For much of this tractate, we have kept returning to the prohibition against carrying on Shabbat. We have seen previously that ordinary carrying is a violation, but carrying in an unusual way is not. Today, the rabbis ask what constitutes an “unusual” way of carrying.
We’ll start with the mishnah:
One who carries in a usual manner, whether with their right hand or their left hand, in their lap or even on their shoulder is liable, and this final clause is because carrying on the shoulder is recorded by the Torah as being the way of carrying of the sons of Kehat (Numbers 7:9). But if someone carried in an unusual manner, then they are exempt.
The sons of Kehat (himself one of the sons of Levi), were workers in the tabernacle who carried its most sacred objects by lifting them on their shoulders. The rabbis of the mishnah understand this to be a forbidden method of carrying on Shabbat.

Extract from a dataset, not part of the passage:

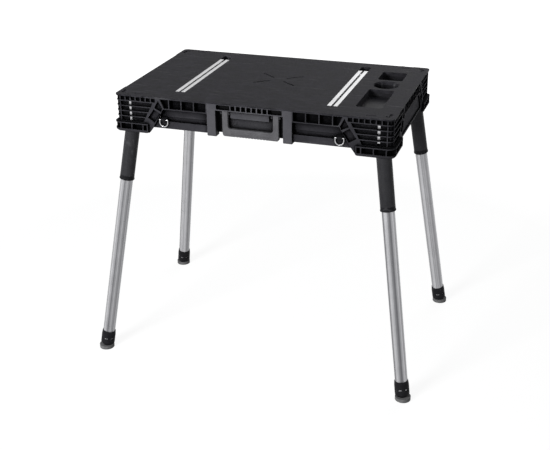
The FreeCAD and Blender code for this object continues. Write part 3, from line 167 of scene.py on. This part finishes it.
CAMERA_PLACE = Vector((0.9199, -2.7545, 1.7123))
CAMERA_AZIMUTH = math.radians(18.717)
CAMERA_ELEVATION = math.radians(24.894)
CAMERA_ROLL = math.radians(-0.588)
SENSOR_WIDTH = 36.0
FOCUS_PIXELS = 983.5
FRAME_PIXELS = 550

lens = bpy.data.cameras.new("camera")
lens.sensor_width = SENSOR_WIDTH
lens.lens = FOCUS_PIXELS * SENSOR_WIDTH / FRAME_PIXELS
camera = add_object("camera", lens)
sight = Vector((
    -math.sin(CAMERA_AZIMUTH) * math.cos(CAMERA_ELEVATION),
    math.cos(CAMERA_AZIMUTH) * math.cos(CAMERA_ELEVATION),
    -math.sin(CAMERA_ELEVATION),
))
aim = sight.to_track_quat("-Z", "Y").to_matrix().to_4x4()
roll = Matrix.Rotation(CAMERA_ROLL, 4, "Z")
camera.matrix_world = Matrix.Translation(CAMERA_PLACE) @ aim @ roll
room.camera = camera

# The case: top, corner blocks, skirts, handle bays and the ribs under the top, all moulded in
# black polypropylene with a fine grain and clipped together. The top is worked on, so it is
# blotched and lightly scratched, and all edges are worn a little paler.

SIDES = ("left", "right")
ENDS = ("front", "back")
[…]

And yet, Rashi, the preeminent medieval Talmud commentator, is troubled: Wouldn’t this method — lifting objects on one’s shoulders — in fact constitute an unusual way of carrying, and therefore be permitted?
Rabbi Yaakov Falk (1680-1756), author of the Pnei Yehoshua Talmud commentary, offers Rashi an intelligent reply. After all, Rabbi Falk reminds us, the Shabbat prohibitions are all derived from the construction and maintenance of the tabernacle. He argues that since the sons of Kehat carried the most sacred objects— namely the ark, table, menorah and altar — it seems to be a reasonable corollary that this form of carrying would be prohibited on Shabbat.
But while the logic of this answer is attractive, Rabbi Falk immediately rejects this reasoning (yes, he rejects his own first answer to Rashi!) since, as Tosafot on Shabbat 2a points out, there were plenty of actions performed in the tabernacle that were not prohibited by the rabbis.
Now Rabbi Falk offers a second — and in his view, better — reason this specific type of carrying is forbidden on Shabbat. He explains that because the service of the sons of Kehat is specifically referred to as “melachah” (“labor”) in the Torah (Numbers 4:3), the same word used for all Shabbat violations, then shoulder carrying must be a prohibited act.
Today’s page might inspire us to imagine another distinction between carrying with one’s hand and carrying with one’s shoulder — the difference between choosing to lift things up and having objects placed on us. Inspired by the sons of Kehat, the 20th-century Talmudist and thinker Rabbi Yehuda Amital offers a beautiful contemporary commentary on the distinction between these two. Most of us, he writes in an essay entitled “Attending to the Needs of the Community,” are prepared to take the strain of carrying things that we choose to lift up. However, far fewer of us are comfortable carrying things that are placed on us. Rabbi Amital notes that there is a need for people to be more like the sons of Kehat — to graciously shoulder involuntary burdens. It is the only way to make sure that the physical and spiritual needs of others can be met.